Entries with parts and joints:
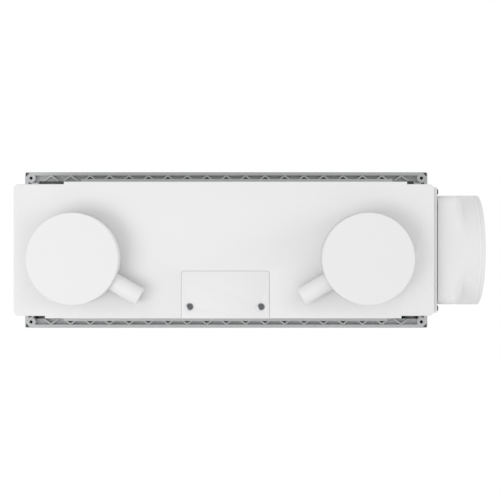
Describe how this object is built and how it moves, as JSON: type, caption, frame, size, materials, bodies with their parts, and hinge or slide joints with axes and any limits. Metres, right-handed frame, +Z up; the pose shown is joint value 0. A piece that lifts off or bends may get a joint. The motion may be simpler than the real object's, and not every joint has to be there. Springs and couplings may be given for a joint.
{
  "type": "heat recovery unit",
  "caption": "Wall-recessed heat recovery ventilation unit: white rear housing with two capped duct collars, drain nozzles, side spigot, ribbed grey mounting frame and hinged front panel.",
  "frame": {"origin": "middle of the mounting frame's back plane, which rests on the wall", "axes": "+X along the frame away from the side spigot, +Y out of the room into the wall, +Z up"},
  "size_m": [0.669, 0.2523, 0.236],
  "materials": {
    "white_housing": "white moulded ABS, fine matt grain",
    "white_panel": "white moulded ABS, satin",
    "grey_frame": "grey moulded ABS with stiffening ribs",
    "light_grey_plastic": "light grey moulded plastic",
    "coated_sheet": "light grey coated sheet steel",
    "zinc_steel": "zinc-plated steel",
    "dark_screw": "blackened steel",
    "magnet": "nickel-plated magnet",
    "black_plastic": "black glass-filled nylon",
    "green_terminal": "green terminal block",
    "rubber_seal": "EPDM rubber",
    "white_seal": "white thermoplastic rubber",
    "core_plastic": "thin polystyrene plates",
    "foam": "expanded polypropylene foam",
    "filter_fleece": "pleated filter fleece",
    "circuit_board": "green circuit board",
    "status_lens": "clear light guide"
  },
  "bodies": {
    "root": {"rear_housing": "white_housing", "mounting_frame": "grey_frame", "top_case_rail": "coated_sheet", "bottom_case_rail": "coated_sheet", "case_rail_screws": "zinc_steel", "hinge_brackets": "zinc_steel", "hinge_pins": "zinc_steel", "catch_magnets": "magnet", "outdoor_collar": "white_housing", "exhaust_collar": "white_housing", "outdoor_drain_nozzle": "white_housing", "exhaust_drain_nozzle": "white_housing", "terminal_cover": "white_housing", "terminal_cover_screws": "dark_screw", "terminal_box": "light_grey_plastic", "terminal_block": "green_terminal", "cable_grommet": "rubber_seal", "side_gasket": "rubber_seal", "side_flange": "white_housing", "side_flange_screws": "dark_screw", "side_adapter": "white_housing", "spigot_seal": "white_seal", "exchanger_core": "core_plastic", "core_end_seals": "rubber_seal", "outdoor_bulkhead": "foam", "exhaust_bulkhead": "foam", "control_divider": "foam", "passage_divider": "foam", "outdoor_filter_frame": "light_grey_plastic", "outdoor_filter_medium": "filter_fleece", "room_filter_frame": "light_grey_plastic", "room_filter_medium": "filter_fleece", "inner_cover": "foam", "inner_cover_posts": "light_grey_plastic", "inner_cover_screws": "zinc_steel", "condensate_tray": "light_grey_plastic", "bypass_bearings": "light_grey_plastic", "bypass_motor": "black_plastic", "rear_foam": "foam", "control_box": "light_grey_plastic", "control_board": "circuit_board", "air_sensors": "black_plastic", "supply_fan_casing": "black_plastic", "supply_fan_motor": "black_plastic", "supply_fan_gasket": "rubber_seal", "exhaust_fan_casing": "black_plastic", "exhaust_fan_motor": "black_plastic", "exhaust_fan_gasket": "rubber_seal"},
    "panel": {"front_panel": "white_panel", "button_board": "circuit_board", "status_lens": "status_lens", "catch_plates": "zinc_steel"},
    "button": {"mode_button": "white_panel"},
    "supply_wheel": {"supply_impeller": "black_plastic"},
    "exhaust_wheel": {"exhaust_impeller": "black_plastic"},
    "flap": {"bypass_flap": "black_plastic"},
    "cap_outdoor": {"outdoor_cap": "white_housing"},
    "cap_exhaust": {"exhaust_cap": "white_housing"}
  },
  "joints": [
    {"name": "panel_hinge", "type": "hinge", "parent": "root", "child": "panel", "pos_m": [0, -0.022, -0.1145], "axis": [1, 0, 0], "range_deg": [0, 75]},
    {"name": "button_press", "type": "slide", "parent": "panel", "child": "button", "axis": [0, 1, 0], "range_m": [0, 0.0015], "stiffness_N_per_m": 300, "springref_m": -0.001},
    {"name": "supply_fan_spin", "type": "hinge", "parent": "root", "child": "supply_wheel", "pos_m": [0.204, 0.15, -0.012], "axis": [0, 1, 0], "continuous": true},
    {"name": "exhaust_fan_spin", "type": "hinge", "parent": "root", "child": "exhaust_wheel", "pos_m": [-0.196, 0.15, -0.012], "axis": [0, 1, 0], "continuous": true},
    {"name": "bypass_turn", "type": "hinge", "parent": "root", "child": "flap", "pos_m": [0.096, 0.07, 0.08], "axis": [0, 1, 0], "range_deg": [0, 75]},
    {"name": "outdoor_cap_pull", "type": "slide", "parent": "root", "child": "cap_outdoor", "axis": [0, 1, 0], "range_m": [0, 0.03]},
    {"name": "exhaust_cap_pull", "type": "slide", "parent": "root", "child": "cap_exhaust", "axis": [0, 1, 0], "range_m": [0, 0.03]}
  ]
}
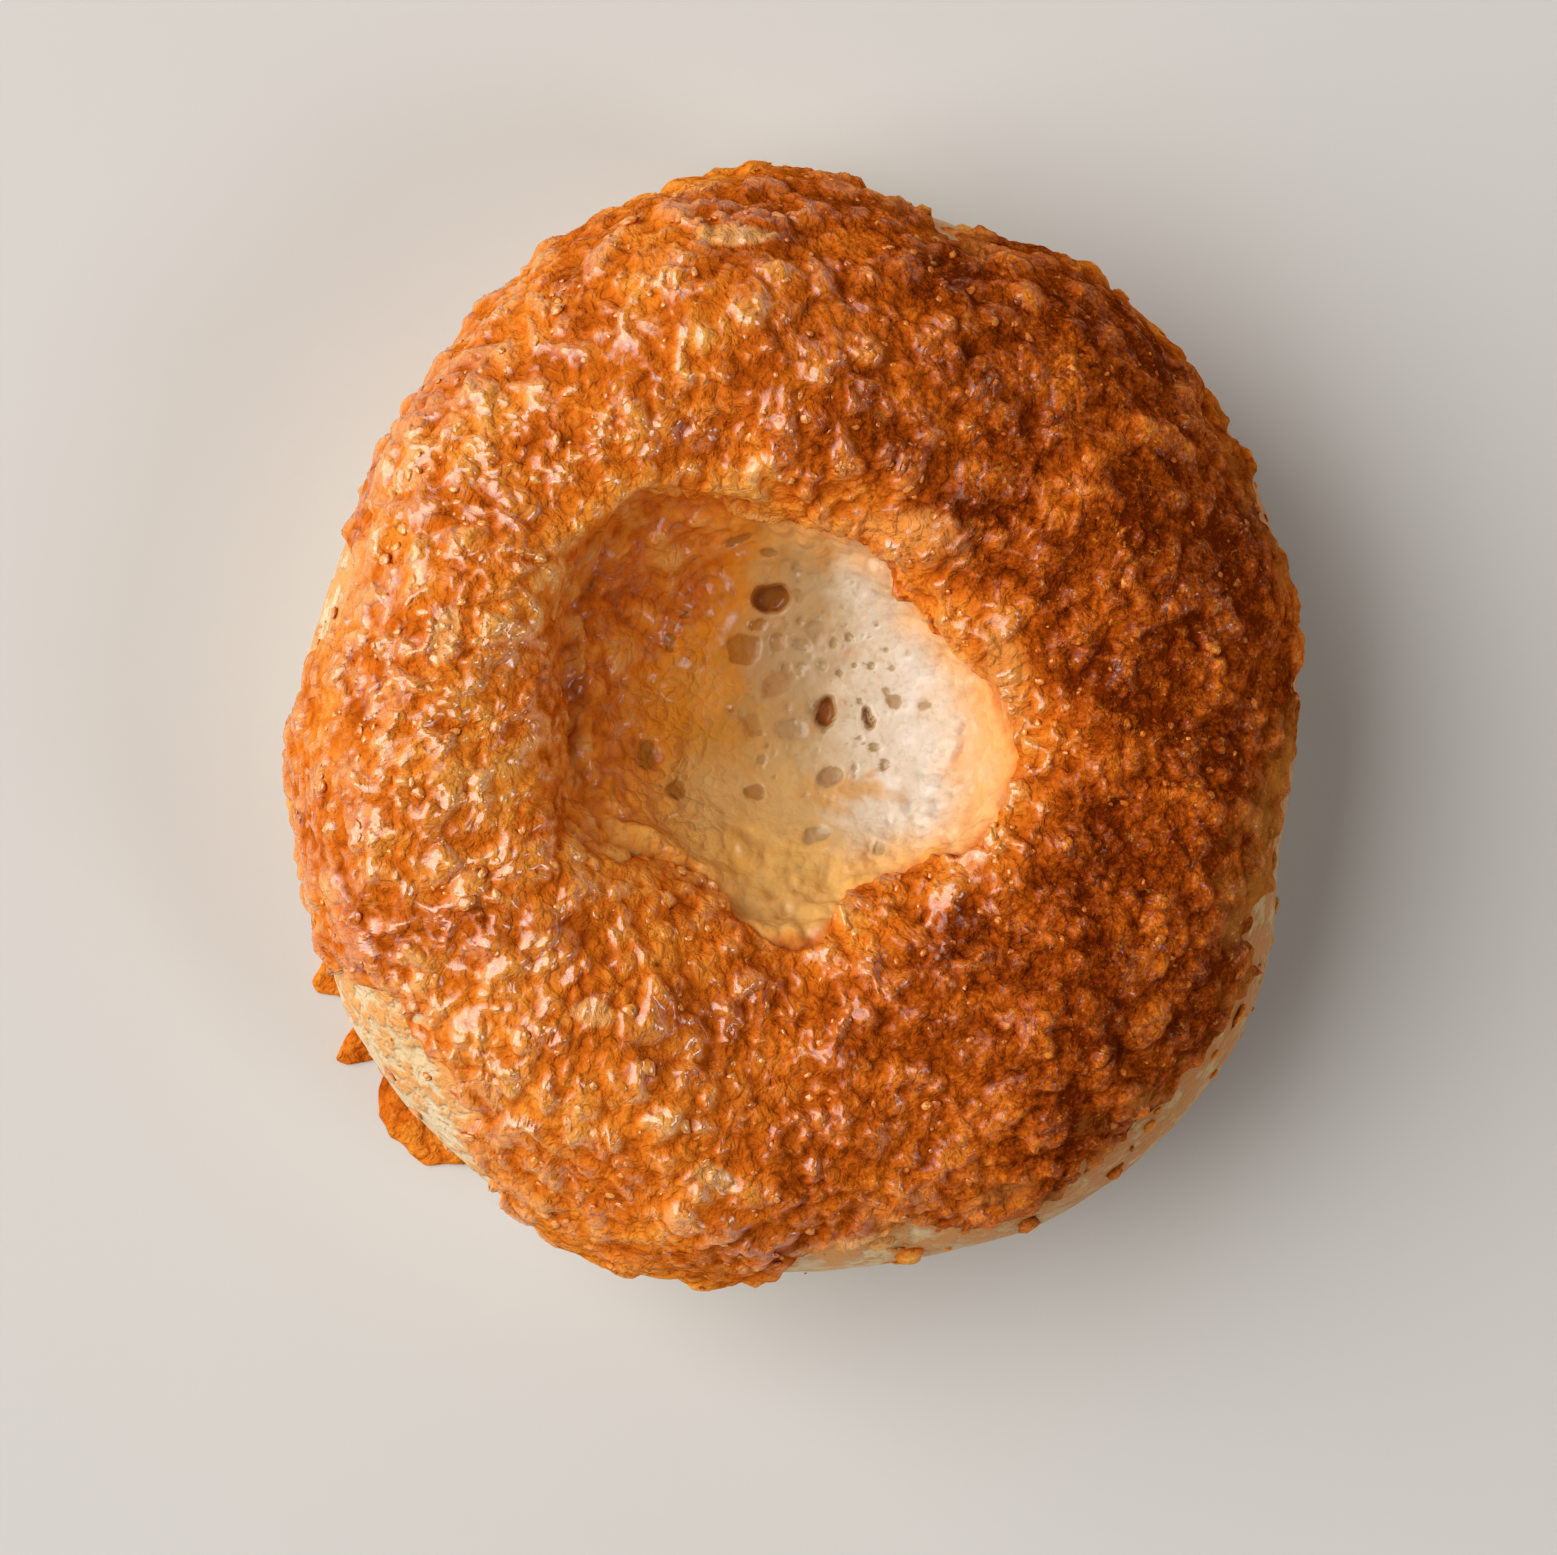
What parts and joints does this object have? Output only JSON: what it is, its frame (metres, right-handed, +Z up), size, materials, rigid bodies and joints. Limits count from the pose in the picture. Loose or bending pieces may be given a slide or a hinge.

__EXERCISE PROMPT__
Repeat every entry exactly, please.

__ANSWER BELOW__
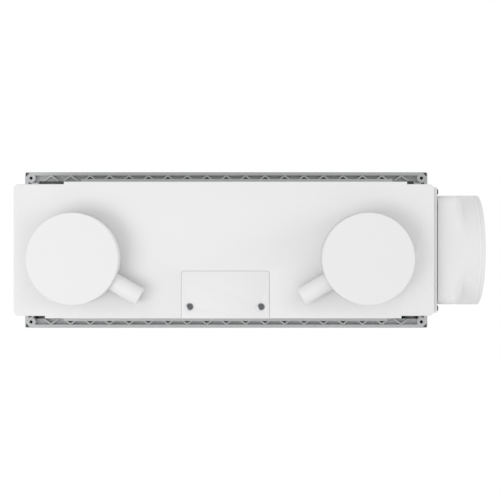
Describe how this object is built and how it moves, as JSON: type, caption, frame, size, materials, bodies with their parts, and hinge or slide joints with axes and any limits. Metres, right-handed frame, +Z up; the pose shown is joint value 0. A piece that lifts off or bends may get a joint. The motion may be simpler than the real object's, and not every joint has to be there. Springs and couplings may be given for a joint.
{
  "type": "heat recovery unit",
  "caption": "Wall-recessed heat recovery ventilation unit: white rear housing with two capped duct collars, drain nozzles, side spigot, ribbed grey mounting frame and hinged front panel.",
  "frame": {"origin": "middle of the mounting frame's back plane, which rests on the wall", "axes": "+X along the frame away from the side spigot, +Y out of the room into the wall, +Z up"},
  "size_m": [0.669, 0.2523, 0.236],
  "materials": {
    "white_housing": "white moulded ABS, fine matt grain",
    "white_panel": "white moulded ABS, satin",
    "grey_frame": "grey moulded ABS with stiffening ribs",
    "light_grey_plastic": "light grey moulded plastic",
    "coated_sheet": "light grey coated sheet steel",
    "zinc_steel": "zinc-plated steel",
    "dark_screw": "blackened steel",
    "magnet": "nickel-plated magnet",
    "black_plastic": "black glass-filled nylon",
    "green_terminal": "green terminal block",
    "rubber_seal": "EPDM rubber",
    "white_seal": "white thermoplastic rubber",
    "core_plastic": "thin polystyrene plates",
    "foam": "expanded polypropylene foam",
    "filter_fleece": "pleated filter fleece",
    "circuit_board": "green circuit board",
    "status_lens": "clear light guide"
  },
  "bodies": {
    "root": {"rear_housing": "white_housing", "mounting_frame": "grey_frame", "top_case_rail": "coated_sheet", "bottom_case_rail": "coated_sheet", "case_rail_screws": "zinc_steel", "hinge_brackets": "zinc_steel", "hinge_pins": "zinc_steel", "catch_magnets": "magnet", "outdoor_collar": "white_housing", "exhaust_collar": "white_housing", "outdoor_drain_nozzle": "white_housing", "exhaust_drain_nozzle": "white_housing", "terminal_cover": "white_housing", "terminal_cover_screws": "dark_screw", "terminal_box": "light_grey_plastic", "terminal_block": "green_terminal", "cable_grommet": "rubber_seal", "side_gasket": "rubber_seal", "side_flange": "white_housing", "side_flange_screws": "dark_screw", "side_adapter": "white_housing", "spigot_seal": "white_seal", "exchanger_core": "core_plastic", "core_end_seals": "rubber_seal", "outdoor_bulkhead": "foam", "exhaust_bulkhead": "foam", "control_divider": "foam", "passage_divider": "foam", "outdoor_filter_frame": "light_grey_plastic", "outdoor_filter_medium": "filter_fleece", "room_filter_frame": "light_grey_plastic", "room_filter_medium": "filter_fleece", "inner_cover": "foam", "inner_cover_posts": "light_grey_plastic", "inner_cover_screws": "zinc_steel", "condensate_tray": "light_grey_plastic", "bypass_bearings": "light_grey_plastic", "bypass_motor": "black_plastic", "rear_foam": "foam", "control_box": "light_grey_plastic", "control_board": "circuit_board", "air_sensors": "black_plastic", "supply_fan_casing": "black_plastic", "supply_fan_motor": "black_plastic", "supply_fan_gasket": "rubber_seal", "exhaust_fan_casing": "black_plastic", "exhaust_fan_motor": "black_plastic", "exhaust_fan_gasket": "rubber_seal"},
    "panel": {"front_panel": "white_panel", "button_board": "circuit_board", "status_lens": "status_lens", "catch_plates": "zinc_steel"},
    "button": {"mode_button": "white_panel"},
    "supply_wheel": {"supply_impeller": "black_plastic"},
    "exhaust_wheel": {"exhaust_impeller": "black_plastic"},
    "flap": {"bypass_flap": "black_plastic"},
    "cap_outdoor": {"outdoor_cap": "white_housing"},
    "cap_exhaust": {"exhaust_cap": "white_housing"}
  },
  "joints": [
    {"name": "panel_hinge", "type": "hinge", "parent": "root", "child": "panel", "pos_m": [0, -0.022, -0.1145], "axis": [1, 0, 0], "range_deg": [0, 75]},
    {"name": "button_press", "type": "slide", "parent": "panel", "child": "button", "axis": [0, 1, 0], "range_m": [0, 0.0015], "stiffness_N_per_m": 300, "springref_m": -0.001},
    {"name": "supply_fan_spin", "type": "hinge", "parent": "root", "child": "supply_wheel", "pos_m": [0.204, 0.15, -0.012], "axis": [0, 1, 0], "continuous": true},
    {"name": "exhaust_fan_spin", "type": "hinge", "parent": "root", "child": "exhaust_wheel", "pos_m": [-0.196, 0.15, -0.012], "axis": [0, 1, 0], "continuous": true},
    {"name": "bypass_turn", "type": "hinge", "parent": "root", "child": "flap", "pos_m": [0.096, 0.07, 0.08], "axis": [0, 1, 0], "range_deg": [0, 75]},
    {"name": "outdoor_cap_pull", "type": "slide", "parent": "root", "child": "cap_outdoor", "axis": [0, 1, 0], "range_m": [0, 0.03]},
    {"name": "exhaust_cap_pull", "type": "slide", "parent": "root", "child": "cap_exhaust", "axis": [0, 1, 0], "range_m": [0, 0.03]}
  ]
}
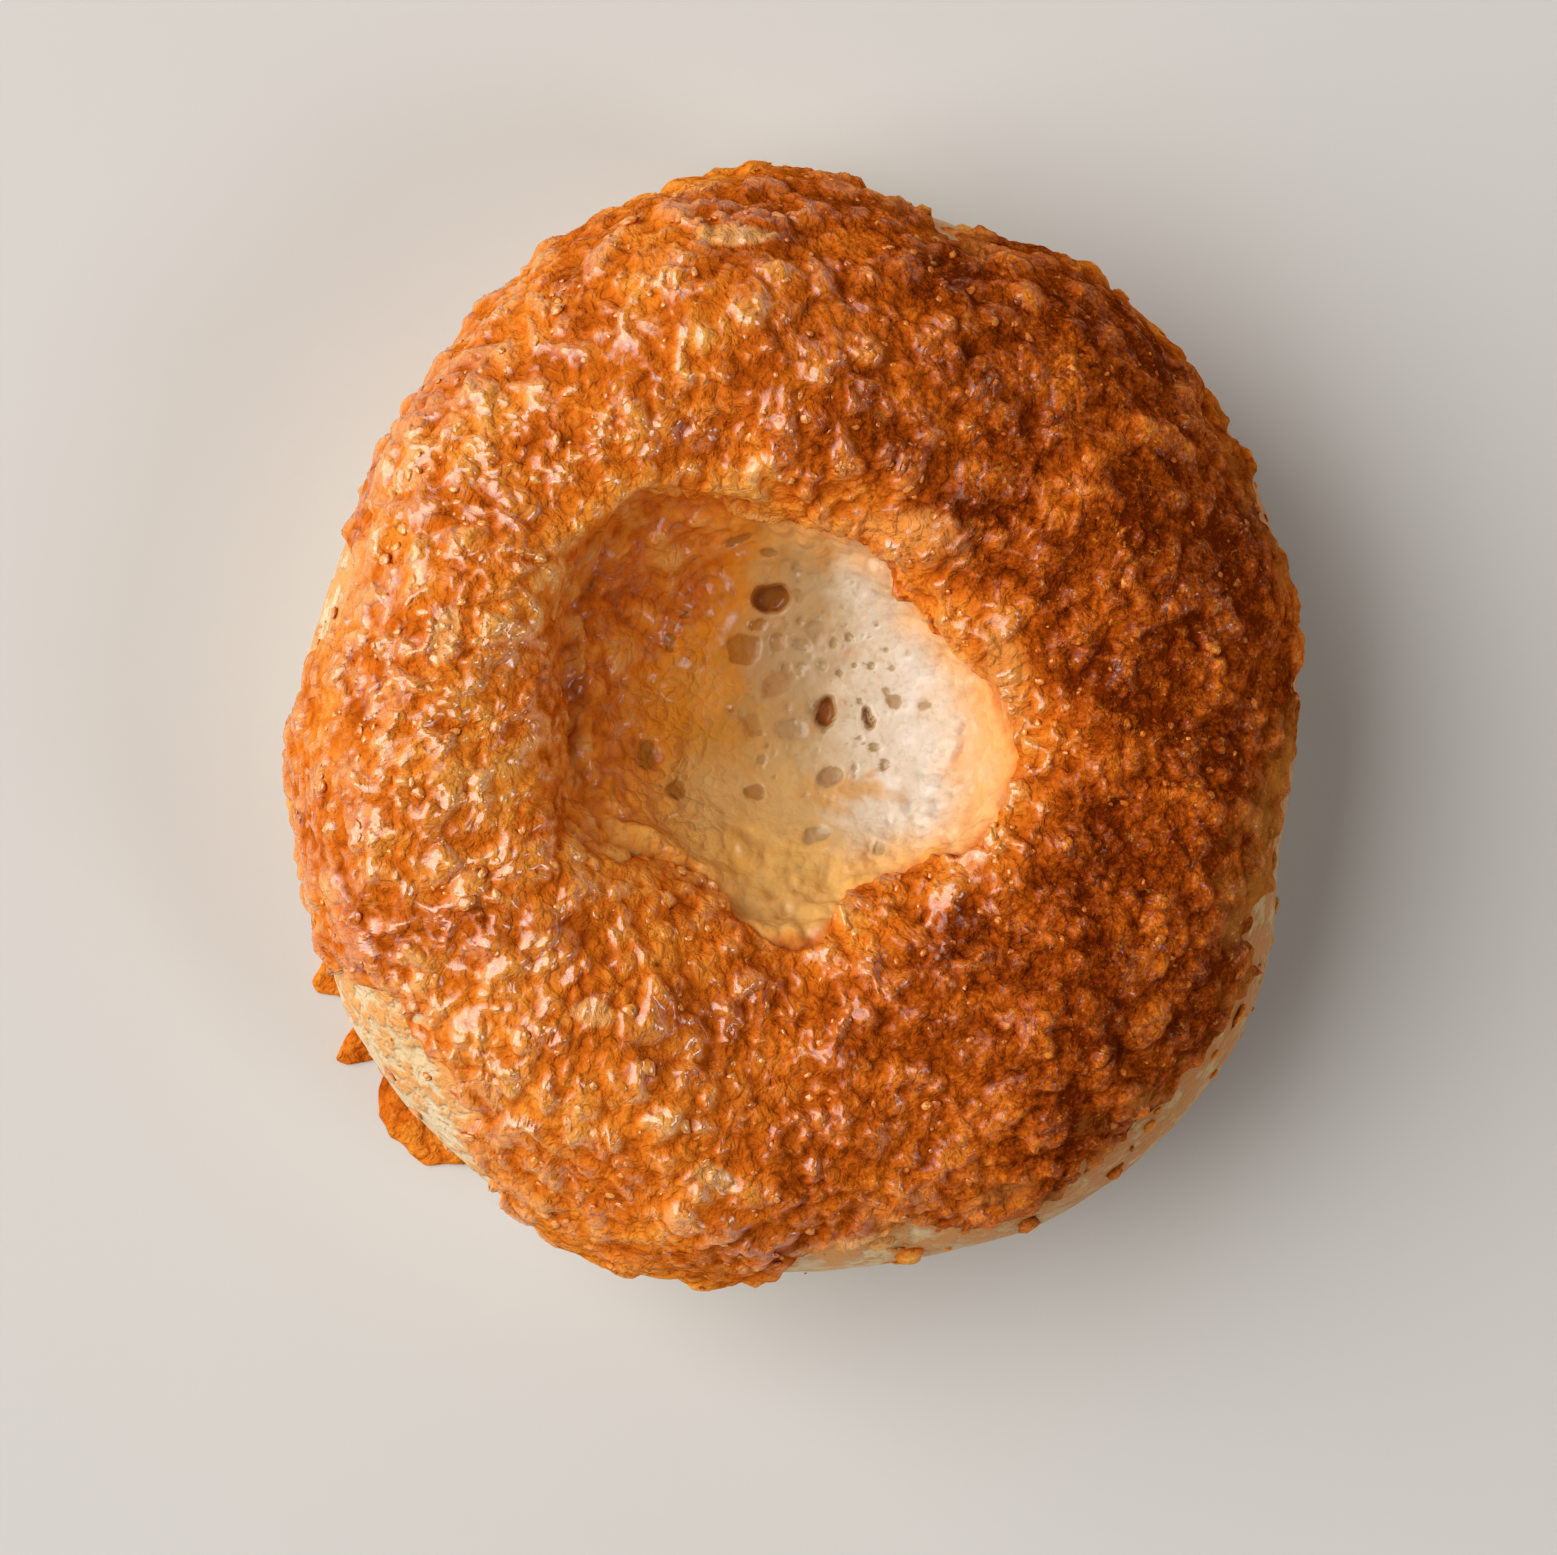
What parts and joints does this object have? Output only JSON: what it is, its frame (metres, right-handed, +Z up), size, materials, rigid bodies and joints. Limits count from the pose in the picture. Loose or bending pieces may be given a slide or a hinge.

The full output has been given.